What is the minimum capital required to start an LLC in Saudi Arabia?

There is no statutory minimum capital for general service-sector LLCs. However, MISA and local banks typically require a practical minimum of 100,000 SAR to 500,000 SAR to prove financial viability. For specialized licenses, the numbers change significantly. For instance, a 100% foreign-owned retail license requires 30 million SAR, while industrial licenses often start at 1 million SAR. We help you determine the exact figure based on your ISIC4 activity.

How long does the entire company formation process take in 2026?

The entire process generally takes between 3 to 6 weeks to reach full operational status. While the MISA investment license can be issued in as little as 3 to 5 business days, other steps take longer. Opening a corporate bank account and completing the KYC process usually requires 2 to 4 weeks. Digital registrations on portals like Qiwa and ZATCA are typically completed within 48 hours once your Commercial Registration is active.

Is a physical office mandatory for obtaining a MISA license?

Yes, a physical address is mandatory to complete your Commercial Registration and obtain a National Address. While you can start the MISA application without a lease, you can’t finalize your legal setup or open a bank account without a verified location. Virtual office solutions are often sufficient for MISA compliance in the service sector. These provide a cost-effective way to meet regulatory standards while keeping your initial overhead low.

What are the requirements for the Regional Headquarters (RHQ) program?

To qualify for the RHQ program in 2026, you must employ at least 30 people in your Saudi office and house your executive leadership there. This status is now mandatory for multinational corporations wishing to bid on Saudi government contracts. In exchange, your company receives a 30-year corporate tax exemption and specialized visa quotas. It’s a strategic move for firms aiming to lead large-scale national projects within the Kingdom.

Do I need a Saudi sponsor (Kafeel) to register my business?

No, you don’t need a Saudi sponsor or “Kafeel” to register a foreign-owned business under MISA. The modern regulatory framework allows international investors to act as their own sponsors for business purposes. This independence is a major draw for global firms. You’ll have the authority to manage your own visas, hire staff through the Qiwa platform, and control 100% of your company’s equity without local interference.

What is the difference between MISA and the Ministry of Commerce (MoC)?

MISA issues the investment license that permits you as a foreigner to invest in the Kingdom. The Ministry of Commerce (MoC) issues the Commercial Registration (CR), which is the legal document that officially recognizes your company as a business entity. Think of MISA as your “permission to play” and the MoC as your “legal birth certificate.” Both are essential components of the Saudi Arabia company formation requirements 2026.

What are the costs associated with company formation in 2026?
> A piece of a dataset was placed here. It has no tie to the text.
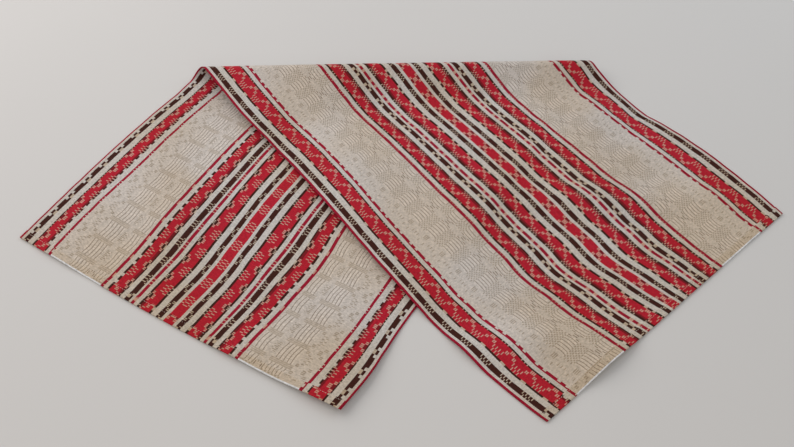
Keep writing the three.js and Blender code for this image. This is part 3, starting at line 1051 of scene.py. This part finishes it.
def stitch_material(settings, groups):
    """Sewing thread, twisted along its stitch."""
    material, wire = new_material("hem_sewing_thread")
    place = wire.node("ShaderNodeTexCoord").outputs["Object"]
    right, away, _ = wire.split(place)
    hand = wire.group(groups["hand"], along=right, across=away, strength=THREAD_TONE)
    colour = wire.tinted((*settings.thread, 1), wire.grey(hand["Tone"]))
    roughness = wire.weighted(THREAD_ROUGH[0], (hand["Fibre"], THREAD_ROUGH[1]))
    shader = surface_shader(wire, colour, roughness, THREAD_SHEEN)
    inputs = {"Vector": place, "Scale": TWISTS}
    twist = wire.node("ShaderNodeTexWave", inputs, wave_type="BANDS", bands_direction="DIAGONAL")
    height = wire.plus(twist.outputs["Fac"], hand["Fibre"])
    wire.feed(shader.inputs["Normal"], wire.bump(height, THREAD_BUMP_DEPTH))
    return material


def shared_groups():
    """The shader groups, built once."""
    builders = {
        "marks": ("woven_cell_marks", cell_marks_group),
        "lines": ("woven_fine_lines", fine_lines_group),
        "yarn": ("woven_yarn", yarn_group),
        "hand": ("cloth_tone_and_painted_light", tone_and_light_group),
    }
    return {key: bpy.data.node_groups.get(name) or build() for key, (name, build) in builders.items()}


# Geometry Nodes tree of the hem stitches


def stitch_tree(material):
    """Beads of thread along the edges of a mesh, each a little different."""
    tree = bpy.data.node_groups.new("hem_stitch_run", "GeometryNodeTree")
    tree.interface.new_socket("Geometry", in_out="INPUT", socket_type="NodeSocketGeometry")
    sizes = {"Stitch pitch": STITCH_PITCH, "Stitch length": STITCH_LENGTH, "Thread width": THREAD_WIDTH}
    for label, value in sizes.items():
        socket = tree.interface.new_socket(label, in_out="INPUT", socket_type="NodeSocketFloat")
        socket.subtype = "DISTANCE"
        socket.default_value = value * MM
    seed = tree.interface.new_socket("Seed", in_out="INPUT", socket_type="NodeSocketInt")
    seed.default_value = STITCH_SEED
    tree.interface.new_socket("Geometry", in_out="OUTPUT", socket_type="NodeSocketGeometry")
    wire = Wiring(tree)
    given = wire.node("NodeGroupInput").outputs
    result = wire.node("NodeGroupOutput").inputs
    curve = wire.node("GeometryNodeMeshToCurve", {"Mesh": given["Geometry"]}).outputs[0]
    inputs = {"Curve": curve, "Length": given["Stitch pitch"]}
    spaced = wire.node("GeometryNodeResampleCurve", inputs, mode="LENGTH").outputs[0]
    bead = wire.node("GeometryNodeMeshUVSphere", BEAD).outputs["Mesh"]
    height = wire.times(given["Thread width"], THREAD_FLATNESS)
    size = wire.join(given["Stitch length"], given["Thread width"], height)
    shaped = wire.node("GeometryNodeTransform", {"Geometry": bead, "Scale": size}).outputs[0]
    inputs = {"Vector": wire.node("GeometryNodeInputTangent").outputs[0]}
    turn = wire.node("FunctionNodeAlignRotationToVector", inputs, axis="X", pivot_axis="Z").outputs[0]
    inputs = {0: STITCH_LEAST, 1: STITCH_MOST, "Seed": given["Seed"]}
    scale = wire.node("FunctionNodeRandomValue", inputs, data_type="FLOAT_VECTOR").outputs[0]
    inputs = {"Points": spaced, "Instance": shaped, "Rotation": turn, "Scale": scale}
    placed = wire.node("GeometryNodeInstanceOnPoints", inputs).outputs[0]
    real = wire.node("GeometryNodeRealizeInstances", {0: placed}).outputs[0]
    painted = wire.node("GeometryNodeSetMaterial", {"Geometry": real, "Material": material})
    wire.feed(result["Geometry"], painted.outputs[0])
    return tree


def stitch_lines(from_edge, shift):
    """Runs along both hems, over and under the cloth, as points in metres."""
    share = np.linspace(STITCH_INSET, WIDTH - STITCH_INSET, STITCH_POINTS) / WIDTH
    runs = []
    for wing in ("lower", "upper"):
        middle, behind, beside = (
            np.column_stack(middle_of(Row(wing, from_edge + further), share + aside)[:2])
            for further, aside in ((0, 0), (BEHIND_STITCH, 0), (0, BESIDE_STITCH))
        )
        normal = np.cross(beside - middle, behind - middle)
        normal /= np.linalg.norm(normal, axis=1, keepdims=True)
        normal *= np.sign(normal[:, 2:3])
        runs += [middle + normal * STITCH_OVER, middle - normal * STITCH_UNDER]
    return [run * MM + shift for run in runs]


def plain_mesh(piece):
    """The evaluated piece as a plain mesh, its modifiers gone."""
    graph = bpy.context.evaluated_depsgraph_get()
    made = bpy.data.meshes.new_from_object(piece.evaluated_get(graph))
    piece.modifiers.clear()
    piece.data = made
    return piece


def new_piece(name, mesh):
    """An object at the origin, in the scene."""
    piece = bpy.data.objects.new(name, mesh)
    bpy.context.scene.collection.objects.link(piece)
    return piece


# What a user may change


ColourProperty = partial(FloatVectorProperty, min=0, max=1, size=3, subtype="COLOR")
LengthProperty = partial(FloatProperty, unit="LENGTH")


class RunnerClothSettings(bpy.types.PropertyGroup):
    cell: LengthProperty(
        name="Cell", description="Length of one cell of the weave's repeat", default=CELL * MM, min=0.0005
    )
    warp_pitch: LengthProperty(
        name="Warp pitch", description="Distance between warp threads", default=WARP_PITCH * MM, min=0.0002
    )
    thickness_share: FloatProperty(
        name="Thickness share",
        description="Share of the solid's thickness",
        default=0.94,
        min=0.5,
        max=1,
        subtype="FACTOR",
    )
    hem_tint: ColourProperty(name="Hem tint", description="Tint of the turned hems", default=(0.9, 0.8, 0.62))
    # The linen's edge where it turns: partly its own paler fold, partly a painted highlight
    hem_fold_and_highlight: ColourProperty(
        name="Hem fold and highlight", description="The linen's edge where it turns", default=(0.84, 0.84, 0.85)
    )
    # Tints of painted light: the cool light on the whitest parts and the warm light on the yellowest
    painted_cool_light: ColourProperty(
        name="Painted cool light", description="Tint of the whitest parts", default=(0.96, 0.98, 1.0)
    )
    painted_warm_light: ColourProperty(
        name="Painted warm light", description="Tint of the yellowest parts", default=(0.88, 0.82, 0.715)
    )


for _name, _label, _text, _colour in THREADS:
    RunnerClothSettings.__annotations__[_name] = ColourProperty(
        name=_label, description=_text, default=_colour
    )


class RunnerHemSettings(bpy.types.PropertyGroup):
    from_edge: FloatProperty(
        name="From the edge",
        description="Distance of the stitches from the hem's edge, in millimetres",
        default=9.2,
        min=3,
        max=11,
    )
    pitch: LengthProperty(
        name="Stitch pitch", description="Distance between stitches", default=STITCH_PITCH * MM, min=0.001
    )
    length: LengthProperty(
        name="Stitch length", description="Length of one stitch", default=STITCH_LENGTH * MM, min=0.0005
    )
    width: LengthProperty(
        name="Thread width", description="Width of the sewing thread", default=THREAD_WIDTH * MM, min=0.0001
    )
    seed: IntProperty(
        name="Seed", description="Seed of the stitches' small differences", default=STITCH_SEED, min=0
    )
    thread: ColourProperty(
        name="Thread", description="Colour of the sewing thread", default=(0.62, 0.55, 0.45)
    )


class RunnerStageSettings(bpy.types.PropertyGroup):
    floor: ColourProperty(name="Floor", description="Colour of the floor", default=(0.64, 0.625, 0.61))
    light: FloatProperty(
        name="Light", description="Share of the lamps' power", default=1, min=0, subtype="FACTOR"
    )


class RUNNER_OT_lay_cloth(bpy.types.Operator):
    """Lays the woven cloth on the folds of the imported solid"""

    bl_idname = "runner.lay_cloth"
    bl_label = "Lay the cloth"

    def execute(self, context):
        settings = context.scene.runner_cloth
        mesh = build_cloth_mesh(settings.thickness_share)
        if mesh.validate():
            raise RuntimeError("the cloth's mesh has faces that can't stand")
        context.scene["runner_shift"] = list(settle(mesh))
        mesh.materials.append(woven_material(settings, shared_groups()))
        cloth = new_piece("runner_cloth_woven", mesh)
        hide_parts("runner_cloth")
        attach(cloth, "root")
        return {"FINISHED"}


class RUNNER_OT_stitch_hems(bpy.types.Operator):
    """Sews a run of stitches along both hems"""

    bl_idname = "runner.stitch_hems"
    bl_label = "Stitch the hems"

    def execute(self, context):
        settings = context.scene.runner_hems
        runs = stitch_lines(settings.from_edge, np.array(context.scene["runner_shift"]))
        points, edges = [], []
        for run in runs:
            first = len(points)
            points.extend(run.tolist())
            edges.extend((k, k + 1) for k in range(first, len(points) - 1))
        mesh = bpy.data.meshes.new("runner_hem_stitches")
        mesh.from_pydata(points, edges, [])
        piece = new_piece("runner_hem_stitches", mesh)
        tree = stitch_tree(stitch_material(settings, shared_groups()))
        modifier = piece.modifiers.new("stitches", "NODES")
        modifier.node_group = tree
        wanted = {
            "Stitch pitch": settings.pitch,
            "Stitch length": settings.length,
            "Thread width": settings.width,
            "Seed": settings.seed,
        }
        for item in tree.interface.items_tree:
            if item.in_out == "INPUT" and item.name in wanted:
                modifier[item.identifier] = wanted[item.name]
        plain_mesh(piece)
        if not piece.data.polygons:
            raise RuntimeError("the hem stitches came out empty")
        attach(piece, "root")
        return {"FINISHED"}


def floor_material(colour):
    """A matt pale floor, a little cloudy."""
    material, wire = new_material("studio_floor")
    place = wire.node("ShaderNodeTexCoord").outputs["Object"]
    roughness = wire.weighted(FLOOR_ROUGH[0], (wire.noise(place, FLOOR_PATCHES), FLOOR_ROUGH[1]))
    cloud = wire.weighted(FLOOR_TONE[0], (wire.noise(place, FLOOR_CLOUDS), FLOOR_TONE[1]))
    surface_shader(wire, wire.tinted((*colour, 1), wire.grey(cloud)), roughness, FLOOR_SHEEN)
    return material


def photo_camera():
    """The camera of the photograph: turned down, then rolled about its own line of sight."""
    sine, cosine = math.sin(CAMERA_DOWN), math.cos(CAMERA_DOWN)
    right, up, ahead = Vector((1, 0, 0)), Vector((0, sine, cosine)), Vector((0, cosine, -sine))
    rolled_right = right * math.cos(CAMERA_ROLL) + up * math.sin(CAMERA_ROLL)
    rolled_up = up * math.cos(CAMERA_ROLL) - right * math.sin(CAMERA_ROLL)
    turn = Matrix((rolled_right, rolled_up, -ahead)).transposed().to_4x4()
    data = bpy.data.cameras.new("photo_camera")
    data.sensor_width = SENSOR_WIDTH
    data.lens = CAMERA_FOCAL_PIXELS / PHOTO_SIZE[0] * SENSOR_WIDTH
    data.clip_start = CAMERA_NEAREST
    camera = new_piece("photo_camera", data)
    camera.matrix_world = Matrix.Translation(Vector(CAMERA_PLACE)) @ turn
    return camera


class RUNNER_OT_set_stage(bpy.types.Operator):
    """Sets the plain floor, the soft lamps and the camera"""

    bl_idname = "runner.set_stage"
    bl_label = "Set the stage"

    def execute(self, context):
        settings = context.scene.runner_stage
        half = FLOOR_SIZE / 2
        corners = [(-half, -half), (half, -half), (half, half), (-half, half)]
        mesh = bpy.data.meshes.new("studio_floor")
        mesh.from_pydata([(x, y, -FLOOR_DROP) for x, y in corners], [], [(0, 1, 2, 3)])
        mesh.materials.append(floor_material(settings.floor))
        new_piece("studio_floor", mesh)
        for lamp in LAMPS:
            data = bpy.data.lights.new(lamp.name, "AREA")
            data.shape = "RECTANGLE"
            data.size, data.size_y = lamp.width, lamp.height
            data.energy = lamp.power * settings.light
            data.color = lamp.colour
            light = new_piece(lamp.name, data)
            light.location = lamp.place
            light.rotation_euler = (-Vector(lamp.place)).to_track_quat("-Z", "Y").to_euler()
        world = bpy.data.worlds.new("studio_air")
        world.use_nodes = True
        air = world.node_tree.nodes["Background"]
        air.inputs["Color"].default_value = (*WORLD_COLOUR, 1)
        air.inputs["Strength"].default_value = WORLD_STRENGTH
        context.scene.world = world
        context.scene.view_settings.view_transform = "Standard"
        context.scene.camera = photo_camera()
        return {"FINISHED"}


class RUNNER_PT_sidebar(bpy.types.Panel):
    bl_label = "Folded runner"
    bl_idname = "RUNNER_PT_sidebar"
    bl_space_type = "VIEW_3D"
    bl_region_type = "UI"
    bl_category = "Runner"

    def draw(self, context):
        scene = context.scene
        for operator, settings in (
            (RUNNER_OT_lay_cloth, scene.runner_cloth),
            (RUNNER_OT_stitch_hems, scene.runner_hems),
            (RUNNER_OT_set_stage, scene.runner_stage),
        ):
            box = self.layout.box()
            box.operator(operator.bl_idname)
            for key in settings.__annotations__:
                box.prop(settings, key)


CLASSES = (
    RunnerClothSettings,
    RunnerHemSettings,
    RunnerStageSettings,
    RUNNER_OT_lay_cloth,
    RUNNER_OT_stitch_hems,
    RUNNER_OT_set_stage,
    RUNNER_PT_sidebar,
)


def register():
    for kind in CLASSES:
        bpy.utils.register_class(kind)
    bpy.types.Scene.runner_cloth = PointerProperty(type=RunnerClothSettings)
    bpy.types.Scene.runner_hems = PointerProperty(type=RunnerHemSettings)
    bpy.types.Scene.runner_stage = PointerProperty(type=RunnerStageSettings)


def unregister():
    del bpy.types.Scene.runner_stage, bpy.types.Scene.runner_hems, bpy.types.Scene.runner_cloth
    for kind in reversed(CLASSES):
        bpy.utils.unregister_class(kind)


def main():
    register()
    bpy.ops.runner.lay_cloth()
    bpy.ops.runner.stitch_hems()
    bpy.ops.runner.set_stage()


if __name__ == "__main__":
    main()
Your primary costs include the first-year MISA fee of 12,000 SAR, which covers the 2,000 SAR issuance and 10,000 SAR service fees. Annual renewals for MISA licenses are 62,000 SAR for most entities. Commercial Registration fees range from 200 to 1,200 SAR, while Chamber of Commerce membership costs between 2,000 and 10,000 SAR annually. These figures exclude your physical office lease and any capital deposit required by your bank.